This project was actually pretty straightforward but also pushed some limits (for me at least). Essentially, content on learn.microsoft.com is written/rendered using a combination of Markdown and YAML files. We often work with partners who aren’t familiar with the syntax of these files, so we need to port them over to a Word doc for them to review and edit. Doing this manually can be time-consuming, sometimes even up to an hour. While requests for Word docs weren’t a daily thing, it was frequent enough that we needed another solution.

TBD Sorry. TBD Sorry.
Left: Markdown version of a training module. Right: Word version of a training module.

Process

Regex to the rescue

Since I started working in content at a data science education company, I’ve gotten very familiar with text mining. For me, this means using Python along with regular expressions, or regex. Regex uses specific sets of characters to match patterns within a body of text. Finding the correct set of characters is really the trick, and I’m no wizard at regex, so I’m very reliant on handy tools to help build these. For this project and all the text mining I’ve done lately, I’ve been using https://regex101.com, which provides a sandbox for testing along with a reference guide and an area where you can confirm your regex matches.

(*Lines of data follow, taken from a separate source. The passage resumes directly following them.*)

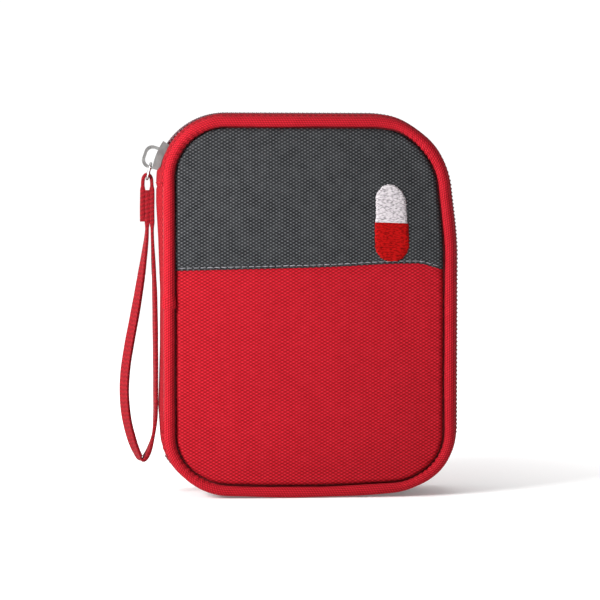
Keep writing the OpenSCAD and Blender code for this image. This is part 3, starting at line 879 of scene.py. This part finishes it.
def band(points, normals, section, side):
    """Rows of a band along a stretch. section holds offset outwards, share of the swell and depth."""
    rise = swell(normals)
    rows = []
    for p, n, b in zip(points, normals, rise):
        flat = 1 - max(-n[1], 0)
        rows.append([(*(p + n * (min(o, o * flat) + share * b)), side * y) for o, share, y in section])
    rows = np.array(rows)
    return rows[:, :, [0, 2, 1]]


WALL_SECTION = [
    (-2.4 * MM, 0, 14.4 * MM), (-1.2 * MM, 0, 13.9 * MM), (0.1 * MM, 0.1, 12.9 * MM),
    (0.6 * MM, 0.1, 11.6 * MM),
    (0.75 * MM, 0.12, 10.2 * MM), (0.7 * MM, 0.14, 8.8 * MM), (0.55 * MM, 0.15, 7.9 * MM),
    (0.2 * MM, 0.15, 7.5 * MM),
    (-0.3 * MM, 0.15, 7.55 * MM), (-0.9 * MM, 0.1, 8.4 * MM), (-1.4 * MM, 0, 10.5 * MM),
    (-2.0 * MM, 0, 12.8 * MM),
]
TAPE_SECTION = [
    (-1.7 * MM, 1, 1.15 * MM), (-0.95 * MM, 1, 1.0 * MM), (-0.8 * MM, 1, 1.7 * MM),
    (-1.2 * MM, 0.93, 3.4 * MM),
    (-0.9 * MM, 0.64, 5.2 * MM), (-0.55 * MM, 0.4, 6.8 * MM), (-0.3 * MM, 0.25, 7.9 * MM),
    (-0.6 * MM, 0.2, 8.3 * MM),
    (-1.0 * MM, 0.25, 7.8 * MM), (-1.5 * MM, 0.6, 5.2 * MM), (-1.9 * MM, 0.9, 3.2 * MM),
]
END_TAPE = TAPE_SECTION[:4] + [
    (-1.15 * MM, 0.8, 4.6 * MM), (-1.75 * MM, 0.8, 4.6 * MM), (-1.9 * MM, 0.9, 3.2 * MM),
]


def coil(name, side, body, nodes, s0, s1, material, both=False):
    """A zipper coil: bent wires side by side with flattened heads, one side half a pitch ahead."""
    pitch = 1.55 * MM
    wire = 0.56 * MM
    reach, hook = 3.05 * MM, -0.5 * MM
    sides = 8
    parts = []
    for which in ((-1, 1) if both else (side,)):
        first = s0 + (pitch / 2 if which > 0 else 0)
        for s in np.arange(first, s1, pitch):
            p, n = COVER.at(s)
            t = np.array([n[1], -n[0]]) * -1
            b = float(swell(n[None, :])[0])
            points = []
            stops = np.linspace(0, 1, 8)
            for j, u in enumerate(stops):
                y = hook + (reach - hook) * u
                lean = 0.28 * MM * (u - 0.5) * which
                drop = 0.55 * MM * max(u - 0.62, 0) ** 2 / 0.144
                centre = p + n * (b - wire - drop) + t * lean
                head = 1.0 + 0.35 * math.exp(-((u - 0.12) / 0.12) ** 2)
                r = wire * (0.55 if j in (0, len(stops) - 1) else 1.0)
                for k in range(sides):
                    a = 2 * math.pi * k / sides
                    q = centre + t * (r * head * 0.98 * math.cos(a)) + n * (r * math.sin(a))
                    points.append((q[0], which * y, q[1]))
            faces, _ = grid_faces(len(stops), sides, False, True)
            faces.append(list(range(sides)))
            faces.append([len(points) - 1 - k for k in range(sides)])
            parts.append((points, faces))
    piece = joined_meshes(name, parts, material)
    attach(piece, body)
    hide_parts(*nodes)
    return piece


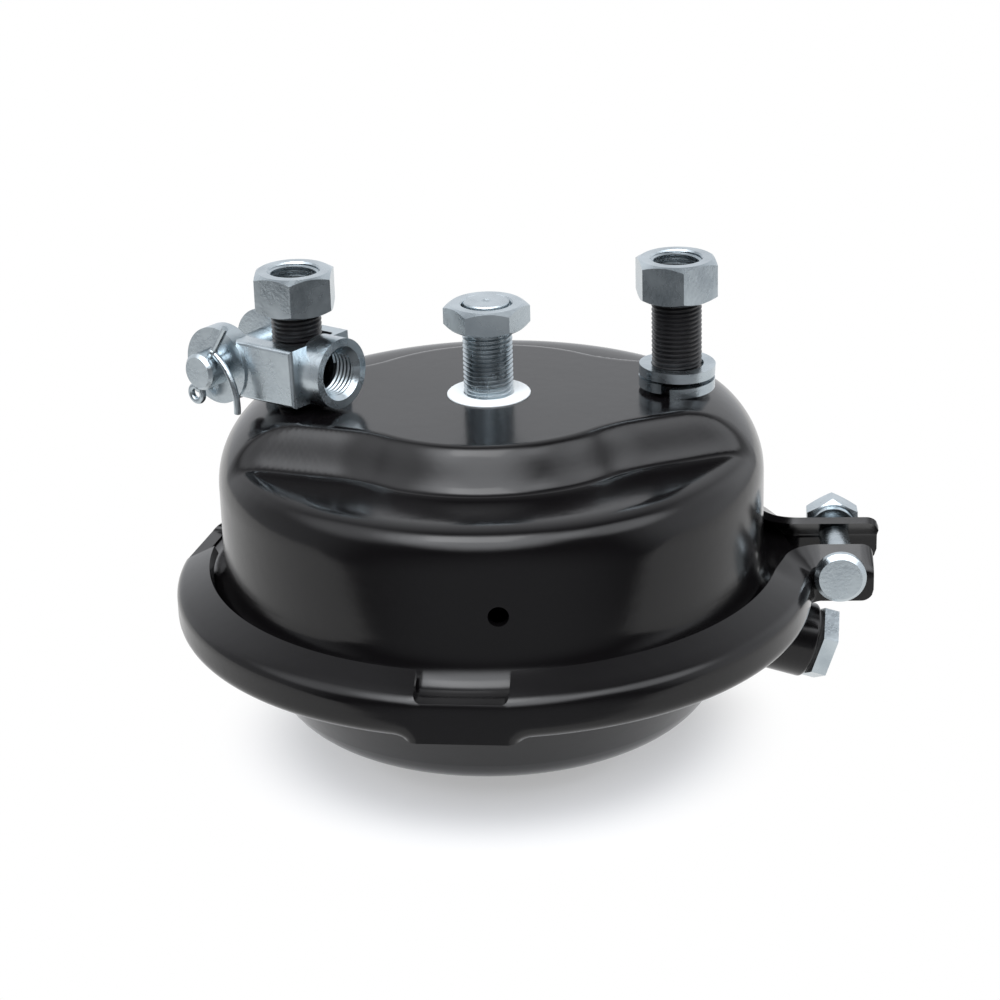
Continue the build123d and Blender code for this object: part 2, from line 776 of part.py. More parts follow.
# local x runs from the stud to the boss, local y away from the near arm, local z up
yoke_plane = Plane((-stud_x, 0, yoke_height), x_dir=yoke_axis, z_dir=yoke_axis.cross(yoke_near) * -1)
side_plane = Plane(yoke_plane.origin, x_dir=yoke_axis, z_dir=yoke_near)
boss_plane = Plane(yoke_plane.origin, x_dir=yoke_near * -1, z_dir=yoke_axis)
half_width = yoke_gap / 2 + yoke_arm
with BuildPart() as clevis:
    with BuildSketch(side_plane):
        with Locations(((yoke_shoulder - yoke_pin_back) / 2, 0)):
            Rectangle(yoke_shoulder + yoke_pin_back, yoke_arm_height)
    extrude(amount=half_width, both=True)
    with BuildSketch(side_plane):
        with Locations((-yoke_pin_back, 0)):
            Circle(yoke_eye_r)
    extrude(amount=half_width, both=True)
    long_edges = clevis.edges().filter_by(lambda e: e.length > yoke_pin_back / 2 and e.geom_type == GeomType.LINE)
    outer = long_edges.filter_by(lambda e: abs((e @ 0.5 - yoke_plane.origin).dot(yoke_near)) > half_width - 0.1)
    fillet(outer, yoke_edge)
    with BuildSketch(side_plane):
        with Locations((-yoke_pin_back, 0)):
            Circle(yoke_eye_r)
    extrude(amount=half_width + yoke_eye_raise, both=True)
    with BuildSketch(boss_plane.offset(yoke_crotch + (yoke_shoulder - yoke_crotch) / 2)):
        Circle(yoke_boss_r)
    extrude(amount=yoke_boss_end - (yoke_crotch + yoke_shoulder) / 2)
    with BuildSketch(yoke_plane):
        with BuildLine():
            far = yoke_pin_back + 2 * yoke_eye_r
            FilletPolyline(
                (-far, -yoke_gap / 2),
                (yoke_crotch, -yoke_gap / 2),
                (yoke_crotch, yoke_gap / 2),
                (-far, yoke_gap / 2),
                radius=yoke_crotch_bend,
            )
            Line((-far, yoke_gap / 2), (-far, -yoke_gap / 2))
        make_face()
    extrude(amount=2 * yoke_arm_height, both=True, mode=Mode.SUBTRACT)
    with Locations(boss_plane.offset(yoke_boss_end)):
        Cylinder(thread_core_r, yoke_boss_end, align=(Align.CENTER, Align.CENTER, Align.MAX), mode=Mode.SUBTRACT)
        Cone(
            thread_core_r,
            thread_core_r + yoke_mouth,
            yoke_mouth,
            align=(Align.CENTER, Align.CENTER, Align.MAX),
            mode=Mode.SUBTRACT,
        )
    with Locations(side_plane * Location((-yoke_pin_back, 0, 0))):
        Cylinder(pin_r + slip, 4 * half_width, mode=Mode.SUBTRACT)
save(clevis, "clevis")

pin_plane = Plane(side_plane.from_local_coords((-yoke_pin_back, 0, 0)), x_dir=yoke_axis, z_dir=yoke_near)
pin_axis = Axis(pin_plane.origin, yoke_near)
with BuildPart() as clevis_pin:
    with Locations(pin_plane.offset(-pin_far)):
        Cylinder(pin_r, pin_far + pin_near, align=(Align.CENTER, Align.CENTER, Align.MIN))
    chamfer(clevis_pin.edges().sort_by(pin_axis)[-1], pin_chamfer)
    with Locations(pin_plane.offset(-pin_far)):
        Cylinder(pin_head_r, pin_head, align=(Align.CENTER, Align.CENTER, Align.MAX))
    chamfer(clevis_pin.edges().sort_by(pin_axis)[0], pin_chamfer / 2)
    hole = pin_plane.offset(cotter_place) * Location((0, 0, 0), (0, 0, -cotter_turn)) * Location((0, 0, 0), (90, 0, 0))
    with Locations(hole):
        Cylinder(cotter_hole_r, 4 * pin_r, mode=Mode.SUBTRACT)
save(clevis_pin, "clevis_pin")

# cotter: legs closed in the hole, one left straight and one bent round the pin
cotter_plane = Plane(
    pin_plane.offset(cotter_place).origin,
    x_dir=yoke_axis.rotate(Axis(pin_plane.origin, yoke_near), -cotter_turn),
    z_dir=yoke_near,
)
eye_mid_r = cotter_eye_r - cotter_wire_r
eye_y = -(pin_r + cotter_neck + cotter_eye_r)
split_y = pin_r + cotter_wire_r
junction = (0, split_y)
with BuildPart() as cotter_pin:
    with Locations(cotter_plane * Location((0, (split_y + eye_y + eye_mid_r) / 2, 0), (90, 0, 0))):
        Cylinder(cotter_hole_r - slip, split_y - eye_y - eye_mid_r)
    with Locations(cotter_plane * Location((0, eye_y, 0))):
        Torus(eye_mid_r, cotter_wire_r)
    with Locations(cotter_plane * Location(junction), cotter_plane * Location((0, eye_y + eye_mid_r, 0))):
        Sphere(cotter_knot_r)
    with BuildLine(cotter_plane):
        straight = Line(junction, (1.0, split_y + straight_leg))
    with BuildSketch(Plane(straight @ 0, z_dir=straight % 0)):
        Circle(cotter_wire_r)
    sweep(path=straight)
    with BuildLine(cotter_plane):
        bent = ThreePointArc(junction, (bent_leg * 0.6, 3.6), (bent_leg, -5.0))
    with BuildSketch(Plane(bent @ 0, z_dir=bent % 0)):
        Circle(cotter_wire_r)
    sweep(path=bent)
save(cotter_pin, "cotter_pin")
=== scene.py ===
"""Air brake chamber: the looks, built over its CAD model."""

import json
import math
from typing import NamedTuple

import bmesh
import bpy
from mathutils import Matrix, Vector


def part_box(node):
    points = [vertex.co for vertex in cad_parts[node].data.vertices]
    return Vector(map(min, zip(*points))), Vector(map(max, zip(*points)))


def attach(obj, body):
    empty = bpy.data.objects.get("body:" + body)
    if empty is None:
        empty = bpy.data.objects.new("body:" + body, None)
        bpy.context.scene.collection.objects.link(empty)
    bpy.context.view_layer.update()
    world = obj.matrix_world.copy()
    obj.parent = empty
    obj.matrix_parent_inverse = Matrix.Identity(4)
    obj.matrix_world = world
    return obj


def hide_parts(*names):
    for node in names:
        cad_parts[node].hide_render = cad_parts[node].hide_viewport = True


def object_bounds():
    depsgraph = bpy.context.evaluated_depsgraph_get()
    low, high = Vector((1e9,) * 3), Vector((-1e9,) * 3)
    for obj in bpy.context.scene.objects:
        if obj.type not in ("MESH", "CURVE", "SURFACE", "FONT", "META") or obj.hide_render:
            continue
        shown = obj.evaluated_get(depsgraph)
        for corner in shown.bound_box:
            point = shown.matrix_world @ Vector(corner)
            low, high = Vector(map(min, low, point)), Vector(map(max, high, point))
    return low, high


bl_info = {
    "name": "Air Brake Chamber",
    "version": (1, 0, 0),
    "blender": (4, 5, 0),
    "location": "3D View > Sidebar > Chamber",
    "description": "Dresses a diaphragm air brake chamber with threads, finishes and a studio",
    "category": "Object",
}

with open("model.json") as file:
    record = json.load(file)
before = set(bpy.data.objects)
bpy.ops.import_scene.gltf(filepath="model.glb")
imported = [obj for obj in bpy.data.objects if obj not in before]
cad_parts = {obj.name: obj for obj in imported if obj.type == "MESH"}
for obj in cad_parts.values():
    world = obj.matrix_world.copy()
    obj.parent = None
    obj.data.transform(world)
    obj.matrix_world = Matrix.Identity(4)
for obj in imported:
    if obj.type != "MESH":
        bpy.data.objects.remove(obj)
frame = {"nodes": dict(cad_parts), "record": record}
CAD_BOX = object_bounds()
# every length is in metres
MM = 0.001
TINY = 1e-9

# how finely the curved forms are divided
PIN_SIDES = 64
DRILL_SIDES = 48
DOME_SIDES = 288
ROOF_STEPS = 44
SHOULDER_STEPS = 30
WALL_STEPS = 12
FLARE_STEPS = 12
BAND_STEPS = 360
LUG_BEND_STEPS = 32
LUG_PLATE_STEPS = 24
STRAIGHT_PARTS = 3
BEND_PARTS = 6
NOTCH_CORNER_STEPS = 6
THREAD_POINTS_A_TURN = 40

# edges sharper than this many degrees stay crisp
SHEET_CREASE = 40.0
THREAD_CREASE = 35.0


# ---------------------------------------------------------------- helpers
def length_value(name, description, millimetres):
    """A length in the panel, given in millimetres and kept in metres."""
    return bpy.props.FloatProperty(
        name=name, description=description, default=millimetres * MM, unit="LENGTH"
    )


def angle_value(name, description, degrees):
    """An angle in the panel, given in degrees and kept in radians."""
    return bpy.props.FloatProperty(
        name=name, description=description, default=math.radians(degrees), subtype="ANGLE"
    )


def linear(hex_colour):
    """An sRGB hex colour as linear red, green, blue and alpha."""
    parts = [int(hex_colour[i : i + 2], 16) / 255 for i in (1, 3, 5)]
    return [c / 12.92 if c <= 0.04045 else ((c + 0.055) / 1.055) ** 2.4 for c in parts] + [1.0]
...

Finding the correct patterns for all the elements in our training modules (images, videos, code blocks, etc.) was a lot of trial and error; making sure that I captured the right patterns and every instance of those patterns.

TBD Sorry.
Screenshot of regex101.com, a helpful tool that I use all the time.

Helpful Python packages

The next challenge was mapping Markdown to Word syntax. For this, I found the python-docx library to be a lifesaver. The sole purpose of this library is to create and update Word documents, so again, it was a matter of trial and error as I worked my way through the different Markdown syntax and found the matching Word syntax. Once I had a working script in a Jupyter notebook, I returned to another recent (at that time) discovery of the PySimpleGUI library, and I turned the script into an app so that my colleagues could benefit and not need me to run the script for them. The last step was updating the app so that it could either grab the live version of the training module or an in-development version, which is a common use case before a module is launched.

TBD Sorry.
The final (simple) GUI for the "Create Word Doc from Markdown" app.

Key takeaways

I wish I would have done this sooner! This was only a few days of work and I learned a lot and ultimately brought down a task that was taking anywhere between 30 and 60 minutes to around 5 seconds. Not only did it shorten the task by approximately 99%, but packaging it into an app meant that I could share it with my non-programming co-workers. In fact, I did just that and was able to iterate and improve upon the app immediately using their feedback. I hope to take this project a step further and convert it into a Visual Studio Code extension that can be used Microsoft-wide.